Broadly, the topic at hand today is post-humanism. One of the questions offered as a starting point: How might post-human art re-frame the classical figurations of political subjectivity? 

My practice–between writing, making art, and curating–focuses on exploring this notion of “classical figurations of subjectivity” and how they are ruptured, with particular attention to blackness and the internet both. How does blackness rupture classic Western subjectivity–but more importantly, how has it always-already been the very rupture itself?–and likewise, how has the internet and digital technology done the same, often trailing after blackness, reproducing its structures and conditions among non-black subjects? 

Additionally, I’m interested in the role of technologies in producing and reifying these “classical figurations” as well as in producing blackness as their outside–which I suppose, in part is why I am here. Photography, mass media, moving image….

In the past I have written about race and feminist image making on the internet, about memes and black cultural production, and more recently about the really big question around blackness and humanity, trying to articulate to myself whether or not, as British Ghanian theorist Kodwo Eshun notes, whether we as black people in America owe anything to the status of the human.”

I’ve largely tried to work through that by looking at the work of other black artists in the US and Europe, and trying to take up new approaches to their inquiry into blackness. So often critics, institutions, and historians begin and end their investigation into black artist’s work with the overly simplistic framework of “positive/negative images,” “combatting stereotypes,” or treating black art (art concerned with blackness) as the creative arm of Black liberation and civil rights efforts.  

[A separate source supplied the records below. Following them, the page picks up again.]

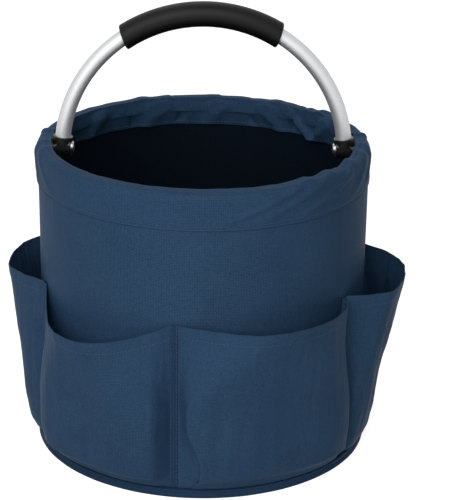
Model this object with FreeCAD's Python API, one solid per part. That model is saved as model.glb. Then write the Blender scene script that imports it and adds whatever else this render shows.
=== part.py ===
import FreeCAD, Part
import math
import os

# Round fabric cleaning caddy with an arched aluminium handle that folds down to either side.
# Millimetres, +Z up. The origin is the centre of the underside, and the handle turns about X.
# An azimuth is counted in degrees from the front, which is -Y, towards the right, which is +X.

# Cloth tube of the bucket
wall_radius = 139.7          # outer face of the outer cloth
outer_cloth = 0.8
foam_sheet = 2.0             # stiffener between the outer cloth and the lining
lining_cloth = 0.6
layer_gap = 0.1              # between layers that are sewn together
soft_gap = 0.3               # between a soft piece and what it lies against

# Rim: two half rings of tube in a cloth casing
rim_height = 257.0           # centre of the rim tube
ring_inset = 5.9             # from the wall's outer face in to the centre of the rim tube
rim_tube_radius = 4.75
rim_tube_wall = 1.0
casing_cloth = 0.9
casing_depth = 32.4          # from the top of the casing to its seam on the wall
casing_slack = 0.8           # loose cloth above the tube
casing_drop = 3.0            # straight inner cloth below the tube's centre, before it slants to the wall

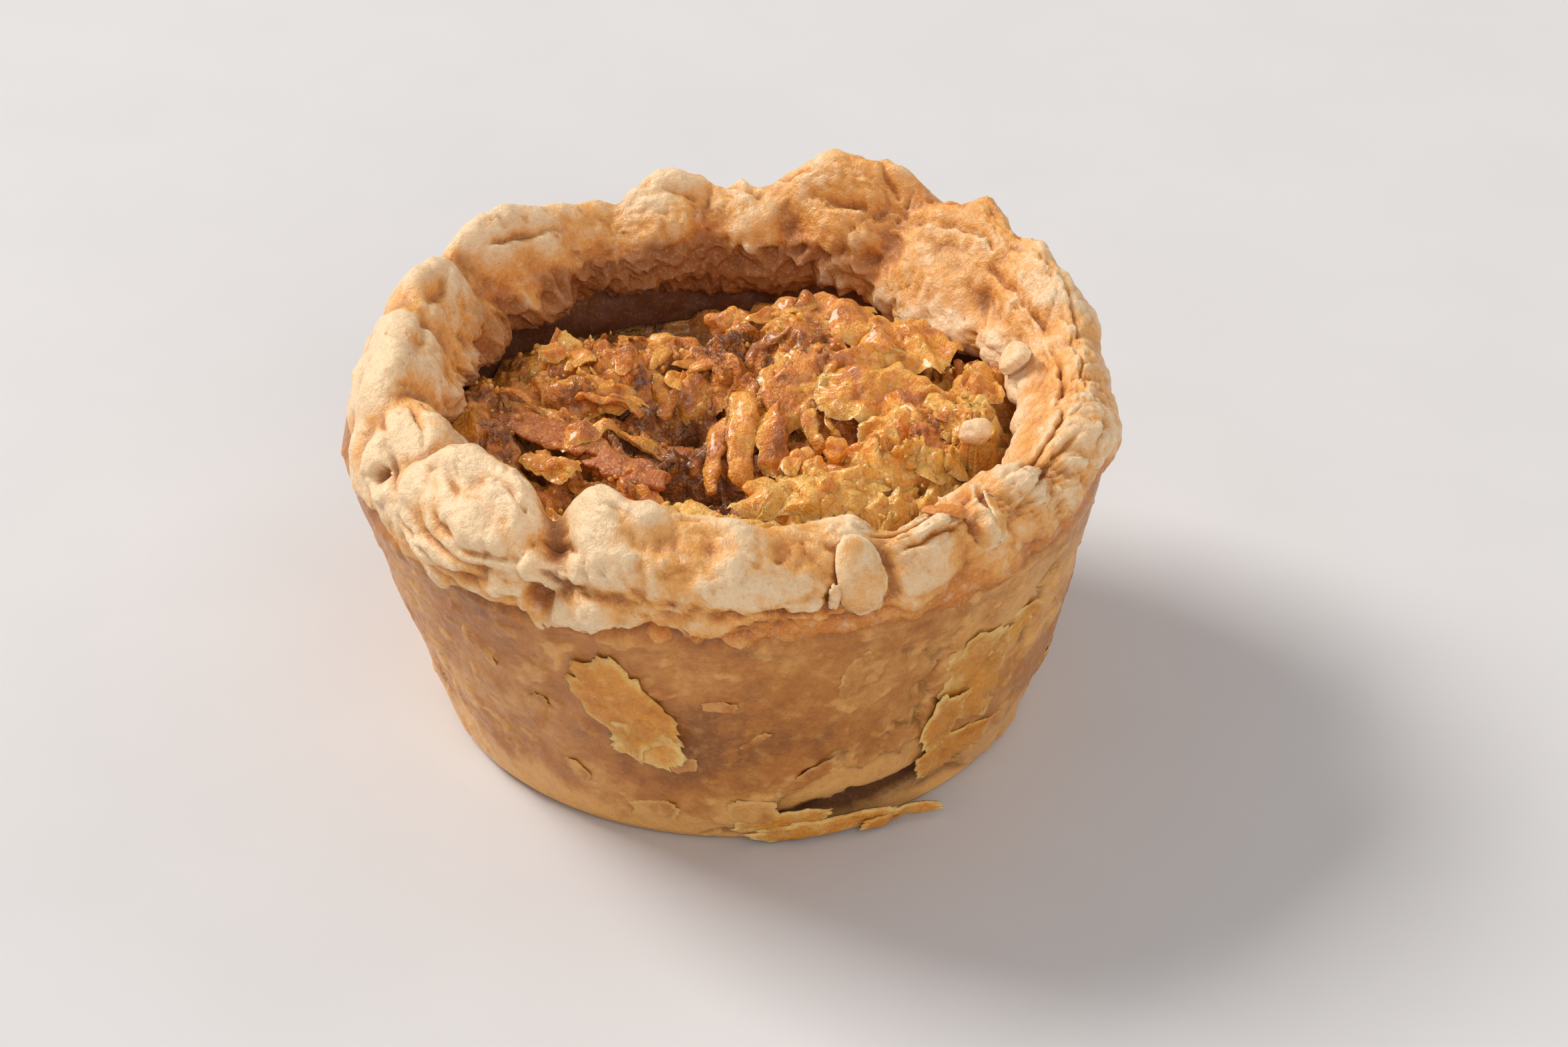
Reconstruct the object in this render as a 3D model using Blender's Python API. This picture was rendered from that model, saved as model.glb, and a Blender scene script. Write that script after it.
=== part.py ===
"""A butter tart: a deep pastry cup with a hand-crimped rim and a sunken, craggy filling of toasted shreds.

Two solids rest on one flat base: the pastry shell, and the filling that stands in it. Sizes are in
millimetres and the scene is in metres. The origin is the middle of the flat base, +Z is up, and -Y is
the side with the tall crimped knob and the loose flake below it.
"""

import math
from dataclasses import dataclass
from itertools import combinations

import bmesh
import bpy
import numpy as np

MM = 0.001

# The cup, as the ring tin shaped it
BASE_R = 31.0  # flat base
MOUTH_R = 40.0  # outside of the wall where the tin ends
MOUTH_Z = 30.5  # height at which the tin ends and the crimped rim begins
WALL = 6.0  # thickness of the pastry wall
FLOOR = 5.0  # thickness of the pastry under the filling
NECK_Z = 33.0  # the wall's own top, buried in the rim
BASE_EDGE_R = 0.8  # rounding between base and wall
LEAN = (-0.025, 0.025)  # sideways drift of the cup for each mm of height
GAP = 0.35  # clearance between the cup's floor and the filling
SIDE_GAP = 0.45  # and between its wall and the filling

# Mesh fineness
AROUND = 116  # steps round the rim
WALL_AROUND = 58  # steps round the wall
WALL_RINGS = 6
INSIDE_RINGS = 4
SECTION = 18  # steps along the rim's section
FILLING_AROUND = 62
FILLING_RINGS = 20

SEAM_MERGE = 0.01

# How the dough's surface wanders
LUMP_SIZE = 7.5
LUMP_RISE = 0.9
KNUCKLE_SIZE = 3.8
KNUCKLE_RISE = 0.6
SKIN_SIZE = 9.0
SKIN_RISE = 0.45
SKIN_FROM_Z = 3.0

PASTRY_COLOUR = (0.62, 0.37, 0.16, 1.0)
FILLING_COLOUR = (0.50, 0.20, 0.05, 1.0)


@dataclass(frozen=True)
class Lobe:
    """One crimped lobe of the rim: its angle and four (radius, height) points of its section."""

    angle: float
    outer: tuple
    crest: tuple
    brow: tuple
    inner: tuple


@dataclass(frozen=True)
class Crease:
    """The valley between two lobes. It leans round by `slant` degrees from the outside to the inside."""

    angle: float
    depth: float
    slant: float = 0.0


@dataclass(frozen=True)
class Swelling:
    """A rounded swelling of dough on the outside, centred at an angle and a height."""

    angle: float
    height: float
    half_width: float
    half_height: float
    rise: float
    lean: float = 0.0


@dataclass(frozen=True)
class Flake:
    """A loose scale of pastry on the wall, turned by `turn` degrees from level, standing out by `stand`."""

    angle: float
    height: float
    half_long: float
    half_wide: float
    turn: float
    stand: float


@dataclass(frozen=True)
class Mound:
    """A rise in the filling, or a hollow where `rise` is below 0, with an oval foot."""

    x: float
    y: float
    half_long: float
    half_wide: float
    rise: float
    turn: float = 0.0


LOBES = (
    Lobe(4, (40.6, 34.0), (37.2, 37.8), (33.0, 36.2), (27.5, 30.5)),
    Lobe(22, (40.8, 35.0), (38.0, 39.9), (33.0, 37.5), (27.0, 30.5)),
    Lobe(42, (41.2, 36.0), (38.0, 41.8), (33.5, 38.5), (27.5, 30.5)),
    Lobe(69, (40.2, 36.5), (36.8, 43.2), (33.0, 39.6), (28.5, 31.0)),
    Lobe(88, (40.0, 34.6), (36.6, 38.8), (32.5, 36.8), (29.5, 31.5)),
    Lobe(101, (40.0, 34.3), (36.3, 40.4), (32.0, 37.3), (29.0, 31.5)),
    Lobe(116, (39.2, 33.6), (35.8, 37.6), (31.5, 36.2), (28.8, 31.0)),
    Lobe(134, (39.4, 34.3), (36.3, 40.5), (32.0, 37.3), (28.5, 30.5)),
    Lobe(156, (39.2, 34.3), (35.4, 40.7), (31.0, 38.3), (28.0, 31.0)),
    Lobe(180, (38.3, 35.0), (34.6, 41.0), (30.5, 39.0), (27.5, 31.5)),
    Lobe(203, (40.2, 34.0), (35.5, 38.8), (31.0, 38.0), (28.0, 32.0)),
    Lobe(228, (40.0, 35.5), (35.8, 41.4), (31.8, 40.5), (28.6, 33.5)),
    Lobe(248.5, (40.2, 37.0), (36.0, 43.8), (32.5, 42.0), (29.5, 34.5)),
    Lobe(268, (41.0, 36.5), (36.5, 41.2), (32.5, 39.5), (29.0, 32.5)),
    Lobe(286, (41.0, 36.0), (36.6, 40.2), (32.5, 38.5), (28.5, 32.0)),
    Lobe(303, (40.4, 34.5), (37.8, 38.4), (33.5, 36.0), (28.0, 31.5)),
    Lobe(322, (40.8, 35.5), (37.8, 39.4), (33.0, 37.0), (27.5, 31.0)),
    Lobe(341, (41.0, 35.5), (37.6, 38.6), (33.0, 36.5), (27.5, 31.5)),
)
HEM = (38.9, 29.2)  # where each section tucks into the wall outside
FOOT = (33.6, 27.6)  # and inside
CORE = (35.2, 33.6)  # the middle that creases pull the section towards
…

So today I want to walk myself through that question (How might post-human art re-frame the classical figurations of political subjectivity?) in light of my existing research concerns–lately: this question of the human–and take a route that winds through a few things in contemporary art that have been bothering me lately, which thanks to Danielle and the other organizers I now have a framework through which I can approach them: blackness and post-humanism. maybe this will become an essay from here, for now its  schematic, underpainting, a skeleton….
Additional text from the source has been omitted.